Much of the time up to the 1997 election was spent wondering what Labour would do once it had won as everybody assumed it would, but once the expected landslide had occurred, there was little idea of what Labour would do. It promised a White Paper which would ‘provide a sustainable framework for decision-making’. I was not impressed, and wished for a new station at Tufnell Park on my local Barking to Gospel Oak line which would have a good Tube connection. I am still waiting.

Sometimes, fortunately, I do get it right. In January 1998, I made my best prediction – this was the days before the hapless Mystic Wolmar – which was to write a column suggesting that the Channel Tunnel Rail Link project was about to become a financial basket case since the numbers just did not add up. Under the original scheme, the line was supposed to be funded by profits on the Eurostar topped up with a bit of government seed funding, but it was clearly apparent that this would never worked.

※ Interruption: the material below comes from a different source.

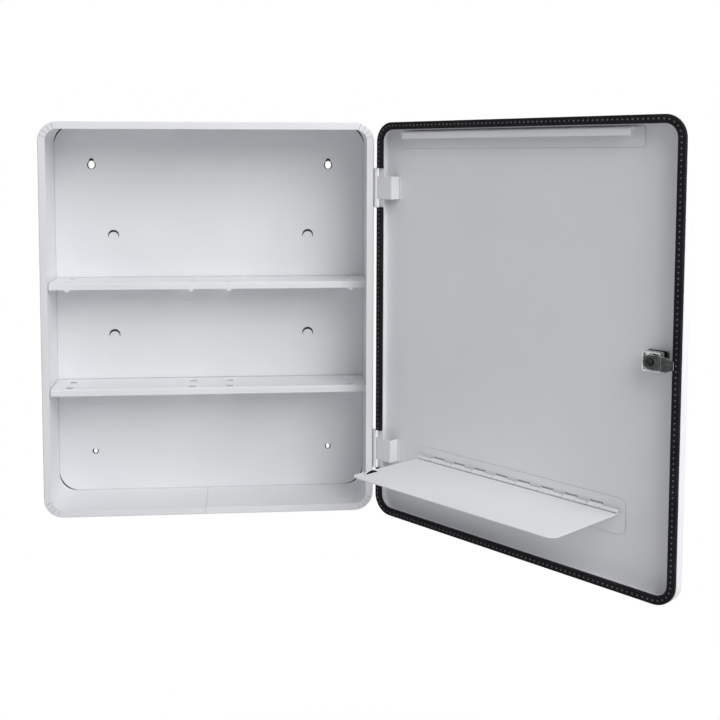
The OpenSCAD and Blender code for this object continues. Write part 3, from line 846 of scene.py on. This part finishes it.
@dataclass
class CamLock:
    """The cam lock: barrel, clip, square nut, plug, cam and screw."""

    shop: Workshop
    place: DoorPlace
    edge: float = 0.3 * MM
    cam_edge: float = 0.65 * MM
    axis_x: float = -172.5 * MM
    cam_out: float = 109.0 * MM
    nut_side: float = 20.0 * MM
    nut_bore: float = 8.1 * MM
    nut_wall: float = 1.5 * MM
    nut_corner: float = 2.0 * MM
    cup_corner: float = 1.0 * MM
    nut_from: float = 118.4 * MM
    nut_to: float = 110.2 * MM
    corner_steps: int = 11

    def outline(self, half: float, corner: float, out: float) -> list[Vector]:
        """Draws a square with round corners about the lock's axis, so far out from the wall."""
        return [Vector((self.axis_x + x, -out, z))
                for x, z in rounded_rectangle(half, half, corner, self.corner_steps)]

    def nut(self) -> None:
        """Makes the square cup nut that holds the barrel on the door."""
        half, cup = self.nut_side / 2, self.nut_side / 2 - self.nut_wall
        floor = self.nut_to + 2 * self.nut_wall
        loops = [self.outline(self.nut_bore, self.nut_bore, self.nut_from),
                 self.outline(half, self.nut_corner, self.nut_from),
                 self.outline(half, self.nut_corner, self.nut_to),
                 self.outline(cup, self.cup_corner, self.nut_to),
                 self.outline(cup, self.cup_corner, floor),
                 self.outline(self.nut_bore, self.nut_bore, floor)]
        matrix, count = self.place.matrix(), len(loops[0])
        corners = [matrix @ point for loop in loops for point in loop]
        faces = []
        for row in range(len(loops)):
            low, high = row * count, (row + 1) % len(loops) * count
            faces += [(low + k, low + (k + 1) % count, high + (k + 1) % count, high + k)
                      for k in range(count)]
        mesh = bpy.data.meshes.new("lock_nut")
        mesh.from_pydata(corners, [], faces)
        mesh.materials.append(self.shop.bright_zinc)
        mesh.materials.append(self.shop.zinc_edge_highlight)
        made = finished_piece("lock_nut", mesh, self.edge, 1)
        self.shop.enter(made, Body.DOOR, Slot.ZINC)

    def build(self) -> None:
        """Dresses the fixed and the turning pieces of the lock, and adds the nut."""
        self.nut()
        zinc = (self.shop.zinc, self.shop.zinc_edge_highlight)
        dress = self.shop.dress
        for node in ("lock_housing", "lock_clip"):
            dress(node, node + "_plated", Body.DOOR, Slot.ZINC, zinc, self.edge)
        dress("lock_cam", "lock_cam_plated", Body.LOCK, Slot.ZINC, zinc, self.cam_edge)
        for node in ("lock_plug", "cam_screw"):
            dress(node, node + "_turned", Body.LOCK, Slot.LOCK_STEEL, (self.shop.lock_steel,),
                  self.edge / 2)


# ---- studio ----


def white_rays(g: Graph) -> Socket:
    """Makes the mask of the rays that see the plain white background.

    Args:
        g: the graph that the mask is made in.

    Returns:
        The mask's socket.
    """
    light = g.add("ShaderNodeLightPath")
    seen = g.math("MAXIMUM", light.outputs["Is Camera Ray"], light.outputs["Is Glossy Ray"])
    return g.math("MAXIMUM", seen, light.outputs["Is Transmission Ray"])


@dataclass(frozen=True)
class SoftLamp:
    """A soft square lamp that points at a place of the object."""

    name: str
    place: Place
    target: Place
    side: float
    watts: float

    def hang(self) -> None:
        """Adds the lamp to the scene."""
        light = bpy.data.lights.new(self.name, "AREA")
        light.size, light.energy = self.side, self.watts
        lamp = placed(self.name, light)
        lamp.location = self.place
        lamp.rotation_mode = "QUATERNION"
        aim = Vector(self.target) - Vector(self.place)
        lamp.rotation_quaternion = aim.to_track_quat("-Z", "Y")


@dataclass
class PaleFloor:
    """The floor, which turns plain white well away from the object."""

    z: float = -1.25
    half: float = 14.0
    colour: Colour = (0.93, 0.93, 0.935)
    centre: tuple[float, float] = (0.2, -0.2)
    white_near: float = 0.45
    fade_from: float = 0.7
    fade_to: float = 1.5

    def build(self) -> None:
        """Lays the floor."""
        mesh = bpy.data.meshes.new("studio_floor")
        mesh.from_pydata([(x * self.half, y * self.half, self.z)
                          for x, y in ((-1, -1), (1, -1), (1, 1), (-1, 1))],
                         [], [(0, 1, 2, 3)])
        s = Surface("pale_floor", {"Base Color": (*self.colour, 1.0), "Roughness": 0.9,
                                   "Specular IOR Level": 0.1})
        g = s.graph
        away = g.add("ShaderNodeVectorMath", {0: s.place, 1: (*self.centre, self.z)},
                     operation="DISTANCE")
        fade = g.add("ShaderNodeMapRange", {"Value": away.outputs["Value"],
                                            "From Min": self.fade_from, "From Max": self.fade_to,
                                            "To Min": self.white_near},
                     interpolation_type="SMOOTHSTEP")
        factor = g.math("MULTIPLY", white_rays(g), fade.outputs[0])
        mixed = g.add("ShaderNodeMixShader", {0: factor, 1: s.shader.outputs[0],
                                              2: s.plain_white()})
        s.show(mixed.outputs[0])
        mesh.materials.append(s.material)
        floor = placed("studio_floor", mesh)


@dataclass(frozen=True)
class PaintedLightSpot:
    """A spot of painted light in the middle of a screw hole: its height and half its width and
    height.
    """

    z: float
    half_w: float
    half_h: float


@dataclass
class PaintedShadePatch:
    """A dark sheet just behind the back panel: painted shade that only the panel's holes and slits
    show.
    """

    half_w: float = 204.8 * MM
    half_h: float = 244.8 * MM
    corner: float = 23.8 * MM
    corner_steps: int = 8
    behind: float = 0.8 * MM
    # Colour of the painted shade that the panel's holes and slits show
    colour: Colour = (0.05, 0.05, 0.052)
    hole_side: float = 156.0 * MM
    spots: tuple[PaintedLightSpot, ...] = (PaintedLightSpot(191.8 * MM, 4.1 * MM, 5.2 * MM),
                                     PaintedLightSpot(-191.0 * MM, 2.4 * MM, 3.3 * MM))

    def painted_light_mask(self, s: Surface) -> Socket:
        """Makes the mask of the painted light in the screw holes' middles, the same on both sides.

        Args:
            s: the gap's surface.

        Returns:
            The mask's socket.
        """
        g = s.graph
        place = g.add("ShaderNodeSeparateXYZ", {0: s.place})
        out = g.math("SUBTRACT", g.math("ABSOLUTE", place.outputs["X"]), self.hole_side)
        masks = []
        for spot in self.spots:
            side = g.math("DIVIDE", out, spot.half_w)
            rise = g.math("SUBTRACT", place.outputs["Z"], spot.z)
            rise = g.math("DIVIDE", rise, spot.half_h)
            away = g.math("ADD", g.math("POWER", side, 2.0), g.math("POWER", rise, 2.0))
            masks.append(g.math("LESS_THAN", away, 1.0))
        return g.math("MAXIMUM", *masks)

    def material(self) -> bpy.types.Material:
        """Builds the material: dark painted shade with the holes' spots of painted light, seen by
        camera rays from the front, clear from behind and for the light.

        Returns:
            The material.
        """
        s = Surface("painted_shade_patch", {"Base Color": (*self.colour, 1.0), "Roughness": 0.95,
                                 "Specular IOR Level": 0.0})
        g = s.graph
        # Painted light: the screw holes' middles glow white to the camera
        bright = g.math("MULTIPLY", self.painted_light_mask(s), white_rays(g))
        seen = g.add("ShaderNodeMixShader", {0: bright, 1: s.shader.outputs[0],
                                             2: s.plain_white()})
        behind = g.add("ShaderNodeNewGeometry").outputs["Backfacing"]
        camera = g.add("ShaderNodeLightPath").outputs["Is Camera Ray"]
        shown = g.math("MULTIPLY", camera, g.math("SUBTRACT", 1.0, behind))
        clear = g.add("ShaderNodeBsdfTransparent")
        mixed = g.add("ShaderNodeMixShader", {0: shown, 1: clear.outputs[0], 2: seen.outputs[0]})
        s.show(mixed.outputs[0])
        return s.material

    def build(self) -> None:
        """Stands the dark painted-shade sheet just behind the back panel."""
        mesh = bpy.data.meshes.new("wall_patch")
        points = [(x, self.behind, z) for x, z in rounded_rectangle(
            self.half_w, self.half_h, self.corner, self.corner_steps)]
        mesh.from_pydata(points, [], [tuple(range(len(points)))])
        mesh.materials.append(self.material())
        patch = placed("wall_patch", mesh)


@dataclass
class Studio:
    """Floor, dark painted-shade sheet, soft lamps, world and the camera."""

    ambient: Colour = (0.31, 0.311, 0.32)
    lamps: tuple[SoftLamp, ...] = (
        SoftLamp("key_lamp", (1.05, -1.9, 1.45), (0.05, -0.1, 0.0), 1.9, 46.0),
        SoftLamp("rim_lamp", (1.9, -0.5, 0.3), (0.35, -0.25, 0.0), 0.9, 4.5))
    image: float = 720.0
    eye: Place = (0.0455, -1.4084, 0.2028)
    yaw: float = 0.0827
    pitch: float = -0.0743
    roll: float = 0.0014
    focal: float = 1052.9
    principal: tuple[float, float] = (332.6, 235.0)
    sensor: float = 36.0
    clip: tuple[float, float] = (0.05, 60.0)

    def build(self) -> None:
        """Sets up the whole studio."""
        bpy.context.scene.view_settings.view_transform = "Standard"
        PaleFloor().build()
        PaintedShadePatch().build()
        self.make_world()
        for lamp in self.lamps:
            lamp.hang()
        self.make_camera()

    def make_world(self) -> None:
        """Makes the pale surroundings, white to the camera and in reflections."""
        world = bpy.data.worlds.new("studio_world")
        world.use_nodes = True
        bpy.context.scene.world = world
        g = Graph(world.node_tree)
        colour = g.blend(white_rays(g), self.ambient, WHITE)
        g.join(colour, g.tree.nodes["Background"].inputs["Color"])

    def make_camera(self) -> None:
        """Sets up the camera that was solved from the photograph's straight edges."""
        lens = bpy.data.cameras.new("photo_camera")
        lens.sensor_width = self.sensor
        lens.lens = self.focal * self.sensor / self.image
        lens.shift_x = 0.5 - self.principal[0] / self.image
        lens.shift_y = self.principal[1] / self.image - 0.5
        lens.clip_start, lens.clip_end = self.clip
        camera = placed("photo_camera", lens)
        heading = Matrix.Rotation(-self.yaw, 4, "Z")
        tilt = Matrix.Rotation(math.pi / 2 + self.pitch, 4, "X")
        camera.matrix_world = (Matrix.Translation(self.eye) @ heading @ tilt
                               @ Matrix.Rotation(self.roll, 4, "Z"))
        bpy.context.scene.camera = camera


def make_workshop(place: DoorPlace) -> Workshop:
    """Builds the shared effects and every finish.

    Args:
        place: where the open door stands.

    Returns:
        The workshop that dresses the pieces.
    """
    effects = Effects()
    lock = tuple(place.matrix() @ Vector((CamLock.axis_x, -CamLock.cam_out, 0.0)))
    finishes: dict[str, Finish] = {
        "white": PowderCoat(handled=lock),
        # The body's coat takes a little less painted shade in its gaps and inner corners
        "body_white": PowderCoat(name="white_body_coat", painted_shade=0.6, handled=lock),
        # The softened edges of the white parts get a lighter, glossier coat: a painted highlight
        # along every edge
        "white_edge_highlight": PowderCoat(name="white_powder_edge_painted_highlight", colour=(0.93, 0.933, 0.94),
                                 shade=(0.90, 0.905, 0.915), gloss_low=0.24, gloss_high=0.32,
                                 dust=0.1, painted_shade=0.3, handled=lock),
        "rubber": Rubber(),
        # The pips get a grey far lighter than the seal's black rubber: a painted highlight on
        # black pips
        "pip": Rubber(name="rubber_pip_painted_highlight", colour=(0.11, 0.11, 0.115), worn=(0.17, 0.17, 0.175),
                      gloss_low=0.4, gloss_high=0.55),
        # The cam, barrel and clip get a near-black zinc: painted shade standing in for dark
        # reflections on the bare metal
        "zinc": BareMetal("zinc_with_painted_shade", colour=(0.075, 0.083, 0.08), stain=(0.04, 0.045, 0.044),
                          gloss_low=0.24, gloss_high=0.42, handled=lock),
        # The lock's softened zinc edges are near white against the dark zinc faces: a painted
        # highlight
        "zinc_edge_highlight": BareMetal("zinc_rim_painted_highlight", colour=(0.86, 0.87, 0.86),
                               stain=(0.68, 0.69, 0.68), gloss_low=0.14, gloss_high=0.24),
        "bright_zinc": BareMetal("bright_zinc", colour=(0.60, 0.61, 0.60),
                                 stain=(0.42, 0.43, 0.42), gloss_low=0.2, gloss_high=0.34,
                                 handled=lock),
        # The plug and cam screw get a near-black steel: painted shade standing in for dark
        # reflections
        "lock_steel": BareMetal("steel_with_painted_shade", colour=(0.035, 0.038, 0.042),
                                stain=(0.02, 0.022, 0.024), gloss_low=0.22, gloss_high=0.36),
        "pin_steel": BareMetal("drawn_steel", colour=(0.62, 0.63, 0.65), stain=(0.5, 0.51, 0.52),
                               gloss_low=0.22, gloss_high=0.34),
    }
    made = {name: finish.material(effects) for name, finish in finishes.items()}
    return Workshop(**made)


def main() -> None:
    """Builds the sub-assemblies and the studio."""
    logging.basicConfig(level=logging.INFO, format="%(name)s: %(message)s")
    place = DoorPlace()
    shop = make_workshop(place)
    for assembly in (CabinetBody(shop), DoorHinges(shop), Door(shop, place), FoldTray(shop),
                     CamLock(shop, place)):
        assembly.build()
    Studio().build()


if __name__ == "__main__":
    main()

A few days after the article appeared, the original London & Continental company threw in the towel and there ensued a fraught period of refinancing which ended up with John Prescott providing a lot more government to save the project.

This was the period when certain elements of the Labour seemed to have declared war on the industry, heightened when Virgin fatefully delayed many of the delegates arriving to Labour’s annual conference in Blackpool . At the conference there was a great interchange between Alistair Darling then ‘the dry but handsome’ Chief Secretary to the Treasury who spotted John Reid, the new Transport minister, and barked: ‘When are you going to sort these trains out?’ ‘When you give me some more money’ came Reid’s instant reply. Obviously, Darling was not to know that it would be down to him to get the trains sorted!

January 1999 marked the birth of Mystic Wolmar who was on reasonably good form that year, although the prediction that the chairmanship of the SRA would go to someone with Labour party connections proved way off the mark with the appointment of Sir Alastair Morton. Two years later, despite a string of correct predictions – Labour to win a majority of 130 seats – I bravely suggested that Peter Mandelson would end up a transport secretary. Thank God we escaped that fate, or presumably the goods yards would be filling up with trains from China .

Later that year I was launching another forlorn campaign, hoping that the Thameslink 2000 would get built at least by 2004. Naively, I presumed that was what the creation of the SRA had been about.

I end on the worst furore I caused. I wrote a column suggesting the railway should welcome ‘bustitution’ which could be a way of improving public transport in some areas. I won’t get into the debate again, but suffice to say that this article engendered more hate mail than all my other columns put together.

Seriously, though, the most interesting point about looking back over these columns is while they got the tone of scepticism about privatisation was right, they missed the mark in two important ways. Nowhere, though, is there any suggestion of how expensive the privatisation and fragmentation would prove to be for the taxpayer. If I had suggested at the time that the railways would be costing two or three times as much as under BR, there would have been raucous laughter from the industry and politicians. On safety, too, I reckon I underplayed the issue. The string of major accidents were caused by the way the industry was broken up and there is little hint that I understood that prior to their occurrence.

On the other hand, I was too sceptical about the industry’s ability to attract extra passengers. As the Association of Train Operating Companies has pointed out again this week, the numbers using the railways have risen more than expected but the cost, in terms of extra subsidy, has been astronomical.

Let me, therefore, make one prediction for the next 10 years. The focus of rail policy will be attempting to bring that subsidy figure down rather than boosting the number of passengers. And if that means that the structure has to change again, then that is what the government will do. The next ten years will see almost as much change as the previous decade and much of it will not be for the better.